The Wondering Minstrels also suggests something important about the globalization of culture. On the one hand, the group draws heavily upon British poems which were transmitted around the world as part of the colonialist
educational project. In fact, since western schools have often moved away from these works, these poems may be more familiar to people in South Asian or other former Commonwealth nations than they are to people in the United Kingdom or the United States. It is the shared (if imposed) literary heritage that allows people around the world to participate in this forum. The same kind of infrastructure may, ironically enough, be provided by American popular culture, which circulates to countries worldwide, often driving out local media production, but providing a shared framework of meanings and memories that allows communications within a global network of fans. The same is certainly true as well of the "soft goods" -- anime, manga, and games -- produced and circulated by Japan and across parts of the work, the works of the Bollywood film industry may play this role.

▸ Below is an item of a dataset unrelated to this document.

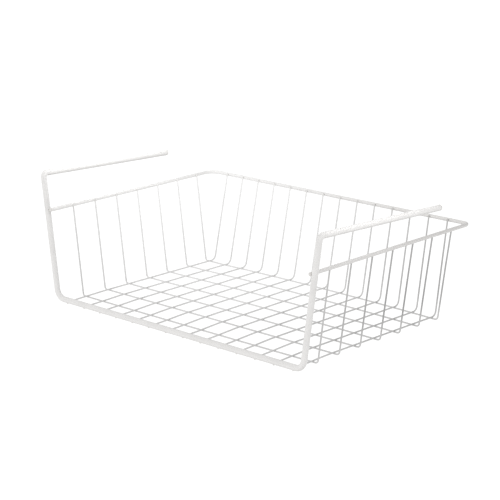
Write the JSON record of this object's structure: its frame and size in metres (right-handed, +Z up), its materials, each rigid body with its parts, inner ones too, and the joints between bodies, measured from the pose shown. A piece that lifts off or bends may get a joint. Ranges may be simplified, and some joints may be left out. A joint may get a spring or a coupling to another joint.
{
  "type": "under shelf basket",
  "caption": "Open-fronted basket of white coated wire with long arms above it that slide over a shelf board, so that it hangs below.",
  "frame": {"origin": "centre of the overall box at its bottom, on the surface that the basket stands on", "axes": "+X to the right seen from the open front, +Y from the open front to the back wall, +Z up"},
  "size_m": [0.403, 0.2668, 0.147],
  "materials": {
    "frame_coat": "satin white powder coat",
    "rim_coat": "satin white powder coat",
    "mesh_coat": "satin white powder coat"
  },
  "bodies": {
    "root": {"frame_wire": "frame_coat", "rim_wire": "rim_coat", "long_wire_01": "mesh_coat", "long_wire_02": "mesh_coat", "long_wire_03": "mesh_coat", "long_wire_04": "mesh_coat", "long_wire_05": "mesh_coat", "long_wire_06": "mesh_coat", "long_wire_07": "mesh_coat", "long_wire_08": "mesh_coat", "long_wire_09": "mesh_coat", "long_wire_10": "mesh_coat", "long_wire_11": "mesh_coat", "long_wire_12": "mesh_coat", "long_wire_13": "mesh_coat", "long_wire_14": "mesh_coat", "cross_wire_01": "mesh_coat", "cross_wire_02": "mesh_coat", "cross_wire_03": "mesh_coat", "cross_wire_04": "mesh_coat", "cross_wire_05": "mesh_coat", "cross_wire_06": "mesh_coat", "cross_wire_07": "mesh_coat"}
  },
  "joints": []
}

For a global community to operate, members have to have something in common to talk about. It almost doesn't matter whether the core material is high culture, low culture, or middlebrow culture as long as it allows everyone to participate from a more or less equal footing and as long as it provides an opportunity for each member to contribute a unique perspective to the conversation.
There is notthing about high culture texts that discourages this kind of intimacy and participation. Many of them were part of popular culture at the time they were created. Many of them can be pulled back into popular culture when read in the right contexts. Rather, their untouchable quality has to do with the contexts within which we are introduced to these texts and the stained glass attitudes that too often surround them. Gopalakrishnan has taught me that you can indeed be a fan of high culture.